- [Task goal]:
A precise retyping is required of every line from the one containing "# Solder necks" down to the one containing "for node in", both included, and of no other line.
**** Provided records
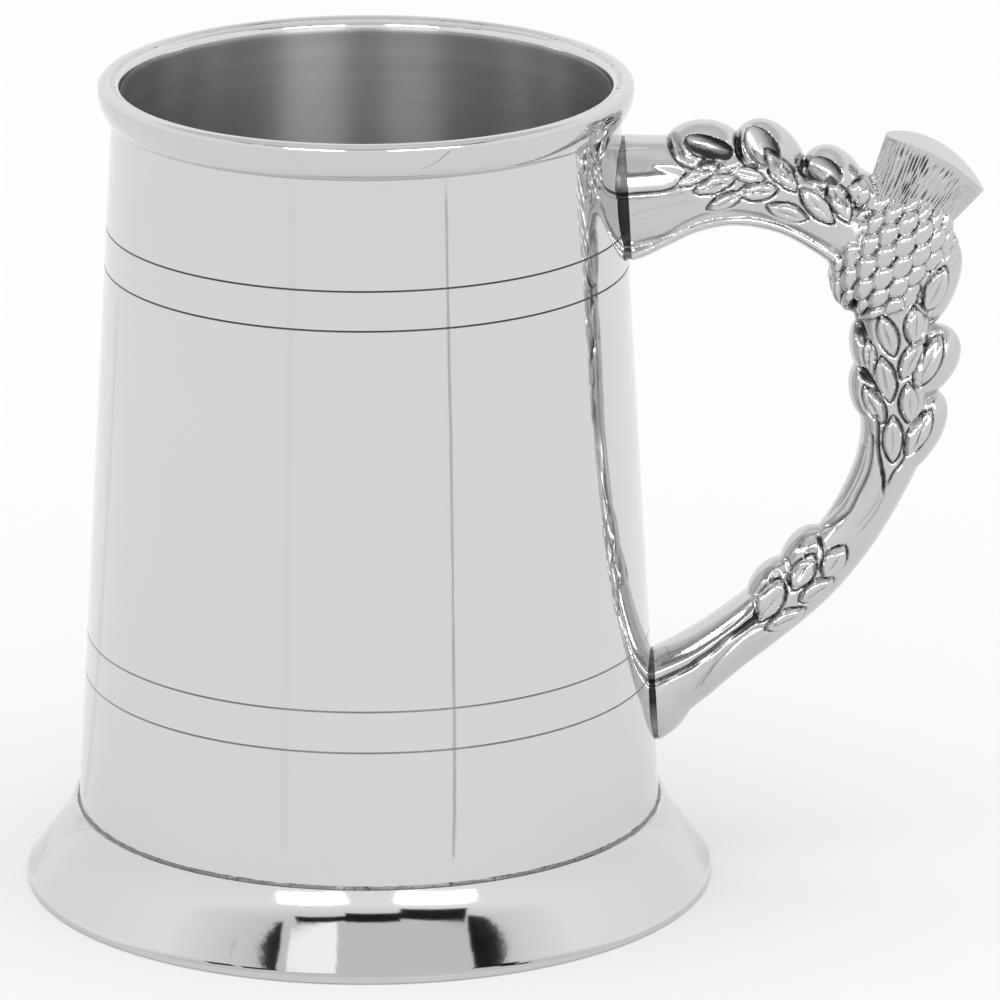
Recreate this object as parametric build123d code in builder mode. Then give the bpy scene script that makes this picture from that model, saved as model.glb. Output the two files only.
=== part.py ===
from build123d import *
import os
from math import atan, cos, degrees, radians, sin

os.makedirs("parts", exist_ok=True)

# One-pint pewter tankard, millimetres. The drum stands upright on Z with the table
# at Z 0, and the handle lies in the XZ plane on the +X side.

# Drum: a straight cone, open at both ends
lip_height = 126.0          # table to the top of the lip
drum_base_radius = 45.45    # the cone carried down to the table
drum_taper = 0.058          # radius lost for each millimetre of height
wall = 1.3
drum_bottom = 10.8
drum_top = 125.6
line_heights = (33.3, 39.6, 97.6, 103.6)    # turned lines, in two pairs
line_depth = 0.16

# Floor disc, let into the drum
floor_top = 13.4
floor_thickness = 1.4

# Foot: a spun skirt with an ogee flare and a narrow upright edge band
foot_radius = 52.86
foot_band = 1.15
foot_top = 12.3
foot_wall = 1.25

# Mouth rim: a drawn moulding round the outside of the mouth
rim_radius = 40.53
rim_bottom = 120.2

# Handle casting
joint_gap = 0.5             # solder between the drum and the flat ends of the handle
joint_inset = 0.8           # the solder stands this far inside the edge of the casting
upper_joint = (107.4, 9.6, 8.6)     # height, half height, half width
lower_joint = (27.7, 7.6, 5.6)
bulb_centre = (78.9, 97.8)
bulb_half_length = 9.7
bulb_radius = 7.8
bulb_tilt = 70              # degrees up from +X
tuft_root = Vector(79.8, 101.9)     # inside the bulb
tuft_cap = Vector(86.1, 112.7)      # middle of the line between the two ends of the cap
# Ovals of the tuft: share of the way from root to cap, height over the cap, half width, half depth
tuft_ovals = (
    (0, 0, 6.0, 4.6),
    (1, 0, 8.8, 4.4),
    (1, 1.2, 6.4, 4.0),
    (1, 2.0, 3.6, 3.2),
)
leaf_tip = 0.6              # radius of a leaf's blunt point


def drum_radius(z):
    """Outside radius of the drum at height z."""
    return drum_base_radius - drum_taper * z


def bore_radius(z):
    """Inside radius of the drum at height z."""
    return drum_radius(z) - wall


def lengthwise(x, z, tilt):
    """Plane through (x, z) in the handle's plane, its X turned tilt degrees up from +X."""
    return Plane(origin=(x, 0, z), x_dir=(cos(radians(tilt)), 0, sin(radians(tilt))), z_dir=(0, -1, 0))


def save(builder, name):
    """Label a finished piece and write its STEP file."""
    builder.part.label = name
    export_step(builder.part, f"parts/{name}.step")
    print(f"{name}: {builder.part.volume:.0f} mm3")


# Drum wall, thinned to a soft inner edge at the mouth
with BuildPart() as body_shell:
    with BuildSketch(Plane.XZ):
        with BuildLine():
            Polyline(
                (bore_radius(drum_bottom), drum_bottom),
                (drum_radius(drum_bottom), drum_bottom),
                (drum_radius(drum_top - 0.3), drum_top - 0.3),
                (drum_radius(drum_top) - 0.3, drum_top),
                (bore_radius(drum_top) + 0.35, drum_top - 0.1),
                (bore_radius(drum_top - 0.7), drum_top - 0.7),
                close=True,
            )
        make_face()
    revolve(axis=Axis.Z)
    with BuildSketch(Plane.XZ):
        with Locations(*[(drum_radius(z), z) for z in line_heights]):
            RegularPolygon(radius=line_depth, side_count=4)
    revolve(axis=Axis.Z, mode=Mode.SUBTRACT)
save(body_shell, "body_shell")

# Floor disc, its edge cut to the taper of the drum
floor_bottom = floor_top - floor_thickness
with BuildPart() as floor_disc:
    with BuildSketch(Plane.XZ):
        with BuildLine():
            Polyline(
                (0, floor_bottom),
                (bore_radius(floor_bottom), floor_bottom),
                (bore_radius(floor_top), floor_top),
                (0, floor_top),
                close=True,
            )
        make_face()
    revolve(axis=Axis.Z)
save(floor_disc, "floor_disc")

# Foot skirt: hollow ogee under the drum, standing on its upright edge band
skirt_edge = foot_radius - 0.12
skirt_lip = drum_radius(foot_top) + 0.65
with BuildPart() as foot:
    with BuildSketch(Plane.XZ):
        with BuildLine():
            outside = Spline(
                (skirt_lip, foot_top),
                (48.4, 7.9),
                (51.3, 4.0),
                (skirt_edge, foot_band),
                tangents=((0.45, -1), (0.05, -1)),
            )
            Polyline(
                outside @ 1,
                (foot_radius, foot_band - 0.1),
                (foot_radius, 0.2),
                (foot_radius - 0.2, 0),
                (foot_radius - foot_wall, 0),
                (foot_radius - foot_wall, foot_band),
            )
            inside = Spline(
                (foot_radius - foot_wall, foot_band),
                (50.4, 3.2),
                (47.5, 7.1),
                (drum_radius(drum_bottom), drum_bottom),
                tangents=((-0.05, 1), (-0.7, 1)),
            )
            Polyline(inside @ 1, (drum_radius(foot_top), foot_top), outside @ 0)
        make_face()
    revolve(axis=Axis.Z)
save(foot, "foot")

# Mouth rim: swells from the drum to a crease, then rolls over to the mouth
rim_crease = (rim_radius, lip_height - 1.3)
rim_crest = (rim_radius - 1.3, lip_height)
rim_inner = (drum_radius(drum_top) + 0.35, drum_top + 0.1)
with BuildPart() as mouth_rim:
    with BuildSketch(Plane.XZ):
        with BuildLine():
            ThreePointArc((drum_radius(rim_bottom), rim_bottom), (39.85, 121.9), rim_crease)
            Spline(rim_crease, rim_crest, rim_inner, tangents=((-0.15, 1), (-0.8, -1)))
            Polyline(
                rim_inner,
                (drum_radius(drum_top - 0.3), drum_top - 0.3),
                (drum_radius(rim_bottom), rim_bottom),
            )
        make_face()
    revolve(axis=Axis.Z)
save(mouth_rim, "mouth_rim")

# Solder runs round the drum, each a ring with a three-cornered section
solder_rings = {
    "rim_solder": (
        rim_inner,
        (drum_radius(drum_top - 0.3), drum_top - 0.3),
        (drum_radius(drum_top) - 0.3, drum_top),
    ),
    "foot_solder": (
        (drum_radius(foot_top), foot_top),
        (skirt_lip - 0.05, foot_top),
        (drum_radius(foot_top + 0.7), foot_top + 0.7),
    ),
    "floor_solder": (
        (bore_radius(floor_bottom), floor_bottom),
        (bore_radius(floor_bottom) - 0.9, floor_bottom),
        (bore_radius(floor_bottom - 0.9), floor_bottom - 0.9),
    ),
}
for ring_name, corners in solder_rings.items():
    with BuildPart() as solder_ring:
        with BuildSketch(Plane.XZ):
            with BuildLine():
                Polyline(*corners, close=True)
            make_face()
        revolve(axis=Axis.Z)
    save(solder_ring, ring_name)

# The flat ends of the casting lie in one plane, parallel to the side of the drum
end_plane = Plane(origin=(drum_radius(0) + joint_gap, 0, 0), z_dir=(1, 0, drum_taper))
end_heading = degrees(atan(drum_taper))
upper_z, upper_half_height, upper_half_width = upper_joint
lower_z, lower_half_height, lower_half_width = lower_joint

# Handle casting: two tapering arms that run into a thistle head.
# Stations along an arm: x, z, direction of travel in degrees, half width, and half thickness in Y,
# which is always the smaller, so that every oval starts at the same place
upper_arm = (
    (drum_radius(upper_z) + joint_gap, upper_z, end_heading, upper_half_height, upper_half_width),
    (44.5, 108.2, 5, 8.8, 8.2),
    (51.0, 109.2, 2, 7.0, 6.8),
    (57.5, 109.1, -8, 6.2, 6.1),
    (64.0, 107.2, -23, 5.9, 5.8),
    (70.0, 104.2, -33, 6.0, 5.8),
    (76.5, 99.5, -40, 5.6, 5.5),
)
lower_arm = (
    (79.2, 94.5, -88, 6.2, 6.1),
    (80.6, 85.5, -87, 6.6, 6.4),
    (80.4, 77.5, -90, 6.4, 6.2),
    (80.3, 70.0, -97, 5.8, 5.6),
    (78.0, 62.3, -112, 4.9, 4.8),
    (73.4, 53.9, -124, 4.6, 4.5),
    (67.4, 46.7, -132, 5.1, 5.0),
    (60.3, 40.2, -137, 4.6, 4.5),
    (54.6, 35.6, -143, 4.4, 4.3),
    (49.8, 31.6, -155, 5.4, 4.9),
    (drum_radius(lower_z) + joint_gap, lower_z, end_heading - 180, lower_half_height, lower_half_width),
)
# Leaves that stand out along the edges: x, z, tilt in degrees, half length, half width
edge_leaves = (
    (50.4, 115.6, 4, 5.6, 3.4),
    (60.5, 115.2, -12, 5.0, 4.0),
    (70.3, 111.6, -22, 5.0, 3.4),
    (87.0, 94.6, 76, 6.6, 3.5),
    (86.6, 81.4, 62, 5.8, 3.3),
    (85.0, 71.2, 66, 6.2, 3.2),
    (67.2, 52.4, 48, 4.6, 2.6),
    (61.0, 46.6, 46, 4.4, 2.6),
)
tuft_run = tuft_cap - tuft_root
with BuildPart() as handle:
    # Bulb of the thistle: an egg on the line that runs up into the tuft
    bulb_plane = lengthwise(*bulb_centre, bulb_tilt)
    with BuildSketch(bulb_plane):
        Ellipse(bulb_half_length, bulb_radius)
        split(bisect_by=Plane.XZ)
    revolve(axis=Axis(bulb_plane.origin, bulb_plane.x_dir))
    # Tuft: a flattened oval that rises out of the bulb and widens to an arched cap
    for share, over, half_width, half_depth in tuft_ovals:
        place = tuft_root + tuft_run * share + tuft_run.normalized() * over
        tuft_plane = Plane(origin=(place.X, 0, place.Y), x_dir=(0, 1, 0), z_dir=(tuft_run.X, 0, tuft_run.Y))
        with BuildSketch(tuft_plane):
            Ellipse(half_depth, half_width)
    loft(ruled=True)
    # Arms: oval sections along each line of stations
    for arm in (upper_arm, lower_arm):
        for x, z, heading, half_width, half_thickness in arm:
            along = (cos(radians(heading)), 0, sin(radians(heading)))
            with BuildSketch(Plane(origin=(x, 0, z), x_dir=(0, 1, 0), z_dir=along)):
                Ellipse(half_thickness, half_width)
        loft()
    # Leaves: two cones base to base, with a blunt point at each end
    for x, z, tilt, half_length, half_width in edge_leaves:
        for turn in (tilt, tilt + 180):
            along = (cos(radians(turn)), 0, sin(radians(turn)))
            with Locations(Plane(origin=(x, 0, z), z_dir=along)):
                Cone(half_width, leaf_tip, half_length, align=(Align.CENTER, Align.CENTER, Align.MIN))
save(handle, "handle")

# Solder necks that fill the wedge between the round drum and the flat handle ends
for neck_name, (z, half_height, half_width) in (
    ("upper_handle_solder", upper_joint),
    ("lower_handle_solder", lower_joint),
):
    with BuildPart() as neck:
        with BuildSketch(Plane(origin=(drum_radius(z) - 4, 0, z), x_dir=(0, 1, 0), z_dir=(1, 0, 0))):
            Ellipse(half_width - joint_inset, half_height - joint_inset)
        extrude(amount=8)
        split(bisect_by=end_plane, keep=Keep.BOTTOM)
        with BuildSketch(Plane.XZ):
            with BuildLine():
                Polyline(
                    (0, 0),
                    (drum_radius(0), 0),
                    (drum_radius(lip_height), lip_height),
                    (0, lip_height),
                    close=True,
                )
            make_face()
        revolve(axis=Axis.Z, mode=Mode.SUBTRACT)
    save(neck, neck_name)
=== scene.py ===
import math

import bmesh
import bpy
from mathutils import Matrix, Vector, kdtree, noise
from mathutils.geometry import interpolate_bezier


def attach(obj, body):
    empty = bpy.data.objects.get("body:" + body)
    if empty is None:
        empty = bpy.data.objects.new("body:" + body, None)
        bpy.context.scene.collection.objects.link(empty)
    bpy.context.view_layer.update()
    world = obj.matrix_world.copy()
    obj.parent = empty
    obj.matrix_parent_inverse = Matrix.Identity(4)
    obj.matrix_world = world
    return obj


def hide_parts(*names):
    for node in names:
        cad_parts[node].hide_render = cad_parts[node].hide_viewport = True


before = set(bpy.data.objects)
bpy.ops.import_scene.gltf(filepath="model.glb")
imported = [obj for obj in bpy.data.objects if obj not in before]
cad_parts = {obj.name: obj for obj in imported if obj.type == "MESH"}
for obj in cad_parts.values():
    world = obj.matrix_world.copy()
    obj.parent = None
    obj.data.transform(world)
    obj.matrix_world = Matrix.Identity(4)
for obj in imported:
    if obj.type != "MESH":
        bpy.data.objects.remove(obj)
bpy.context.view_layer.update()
mm = 0.001
# The dictionaries of the pieces are in millimetres and degrees
fullHeight = 126
curveSteps = 14
print("tankard: frame loaded")


def finishMesh(bm, name, materials, sharpAngle=32):
    # Makes a smooth object at the origin out of a mesh drawn in millimetres
    bmesh.ops.remove_doubles(bm, verts=bm.verts, dist=0.002)
    bmesh.ops.recalc_face_normals(bm, faces=bm.faces)
    bmesh.ops.scale(bm, vec=(mm, mm, mm), verts=bm.verts)
    mesh = bpy.data.meshes.new(name)
    bm.to_mesh(mesh)
    bm.free()
    mesh.shade_smooth()
    mesh.set_sharp_from_angle(angle=math.radians(sharpAngle))
    for material in materials:
        mesh.materials.append(material)
    piece = bpy.data.objects.new(name, mesh)
    bpy.context.scene.collection.objects.link(piece)
    return piece


def outlinePoints(stretches):
    # Two points are a straight stretch, four are a curve with its two handles
    points = []
    for stretch in stretches:
        corners = [Vector((r, 0, z)) for r, z in stretch]
        run = corners if len(corners) == 2 else interpolate_bezier(*corners, curveSteps)
        points += [point for point in run if not points or (point - points[-1]).length > 1e-5]
    return points


def turnedPiece(stretches, turns=288):
    # Spins a closed outline once round the upright axis
    bm = bmesh.new()
    points = outlinePoints(stretches)
    if (points[0] - points[-1]).length < 1e-4:
        points.pop()
    ring = [bm.verts.new(point) for point in points]
    edges = [bm.edges.new((ring[i - 1], ring[i])) for i in range(len(ring))]
    bmesh.ops.spin(bm, geom=ring + edges, cent=(0, 0, 0), axis=(0, 0, 1),
                   angle=math.tau, steps=turns, use_merge=True)
    return bm


def grey(value):
    return (value, value, value, 1)


def fillRamp(ramp, stops):
    # Stops are pairs of position and grey, in rising order
    for index, (position, level) in enumerate(stops):
        if index > 1:
            ramp.elements.new(position)
        ramp.elements[index].position = position
        ramp.elements[index].color = grey(level)


class Link:
    # A shader value that can be used in sums
    def __init__(self, finish, socket):
        self.finish = finish
        self.socket = socket

    def sum(self, operation, first, second):
        return self.finish.add("ShaderNodeMath", {"operation": operation}, {0: first, 1: second})

    def __add__(self, other):
        return self.sum("ADD", self, other)

    def __radd__(self, other):
        return self.sum("ADD", other, self)

    def __rsub__(self, other):
        return self.sum("SUBTRACT", other, self)

    def __mul__(self, other):
        return self.sum("MULTIPLY", self, other)

    def __rmul__(self, other):
        return self.sum("MULTIPLY", other, self)


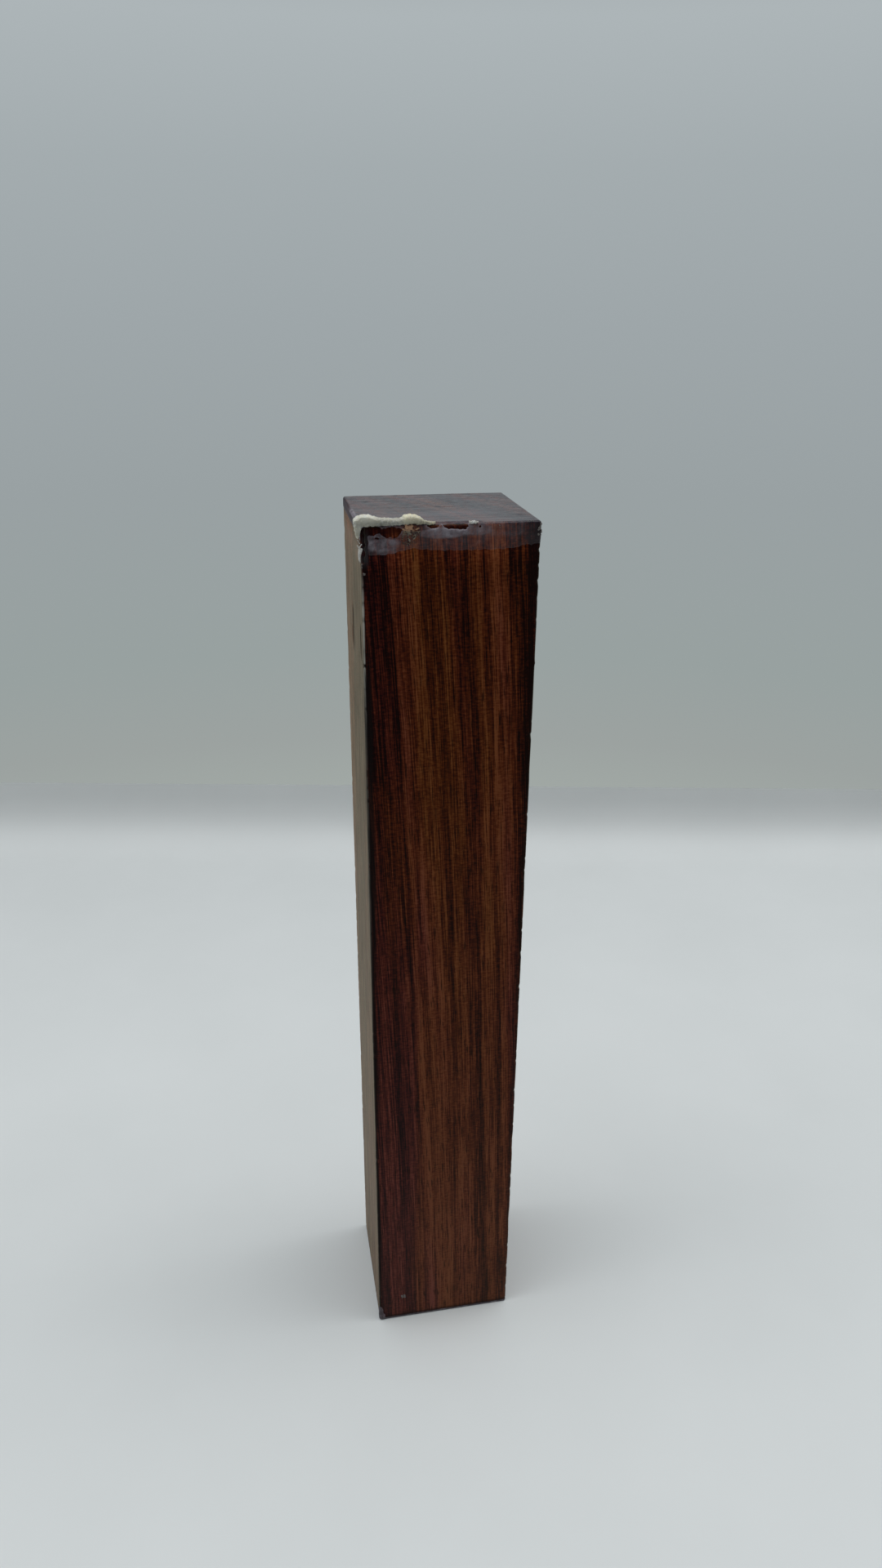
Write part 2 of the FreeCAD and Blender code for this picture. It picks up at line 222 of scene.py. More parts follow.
def rosewood_group():
    """The stick's solid texture, by place in the row frame: Colour, which holds some painted light and
    shade, Gloss (0 to 1), Relief in mm, and Dull, which is how far the cracks, the dark seam with the
    painted shadow at the foot, and the streaks take the sheen away."""
    tree = bpy.data.node_groups.new("rosewood", "ShaderNodeTree")
    for name, kind in (("Colour", "NodeSocketColor"), ("Gloss", "NodeSocketFloat"),
                       ("Relief", "NodeSocketFloat"), ("Dull", "NodeSocketFloat")):
        tree.interface.new_socket(name, in_out="OUTPUT", socket_type=kind)
    g = Graph(tree)
    _, x, y, z = g.place()

    def grain(side, waves, waves_up, detail=2.0, roughness=0.5):
        """Noise by the place across the stick given, with its waves per millimetre across and up."""
        place = g.combine(g.times(side, waves), g.times(y, waves), g.times(z, waves_up))
        return g.noise(place, detail=detail, roughness=roughness)

    down = g.minus(FILM_TOP, z)
    drift = g.times(g.times(down, DRIFT_START), g.minus(1.0, g.math("DIVIDE", down, DRIFT_REACH)))
    back = g.plus(y, HALF_Y)
    lean = g.plus(g.times(back, RING_TILT), g.times(g.times(back, back), RING_BEND))
    along = g.minus(g.plus(x, HALF_X), drift)

    # Slow waves of the grain, then finer ones, bend the stripes.
    slow = grain(along, 0.10, 0.014)
    fine = grain(along, 0.55, 0.035)
    ring = g.plus(g.plus(g.plus(along, lean), g.spread(slow, -0.45, 0.45)), g.spread(fine, -0.22, 0.22))
    span = STRIPE_TO - STRIPE_FROM
    tone = g.curve(g.fit(ring, STRIPE_FROM, STRIPE_TO),
                   [((place_mm - STRIPE_FROM) / span, tone * STRIPE_DEPTH) for place_mm, tone in STRIPES])

    # Streaks and fibres that run along the grain, each finer and shorter than the one before.
    streak = grain(along, 1.9, 0.03, detail=3.0, roughness=0.6)
    strand = grain(along, 4.6, 0.07, detail=3.0, roughness=0.6)
    fibre = grain(along, 9.0, 0.22)
    for layer, strength in ((streak, 0.22), (strand, 0.26), (fibre, 0.17)):
        tone = g.plus(tone, g.spread(layer, -strength, strength, reach=0.15))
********
- [Output for this task]:
# Solder necks that fill the wedge between the round drum and the flat handle ends
for neck_name, (z, half_height, half_width) in (
    ("upper_handle_solder", upper_joint),
    ("lower_handle_solder", lower_joint),
):
    with BuildPart() as neck:
        with BuildSketch(Plane(origin=(drum_radius(z) - 4, 0, z), x_dir=(0, 1, 0), z_dir=(1, 0, 0))):
            Ellipse(half_width - joint_inset, half_height - joint_inset)
        extrude(amount=8)
        split(bisect_by=end_plane, keep=Keep.BOTTOM)
        with BuildSketch(Plane.XZ):
            with BuildLine():
                Polyline(
                    (0, 0),
                    (drum_radius(0), 0),
                    (drum_radius(lip_height), lip_height),
                    (0, lip_height),
                    close=True,
                )
            make_face()
        revolve(axis=Axis.Z, mode=Mode.SUBTRACT)
    save(neck, neck_name)
=== scene.py ===
import math

import bmesh
import bpy
from mathutils import Matrix, Vector, kdtree, noise
from mathutils.geometry import interpolate_bezier


def attach(obj, body):
    empty = bpy.data.objects.get("body:" + body)
    if empty is None:
        empty = bpy.data.objects.new("body:" + body, None)
        bpy.context.scene.collection.objects.link(empty)
    bpy.context.view_layer.update()
    world = obj.matrix_world.copy()
    obj.parent = empty
    obj.matrix_parent_inverse = Matrix.Identity(4)
    obj.matrix_world = world
    return obj


def hide_parts(*names):
    for node in names:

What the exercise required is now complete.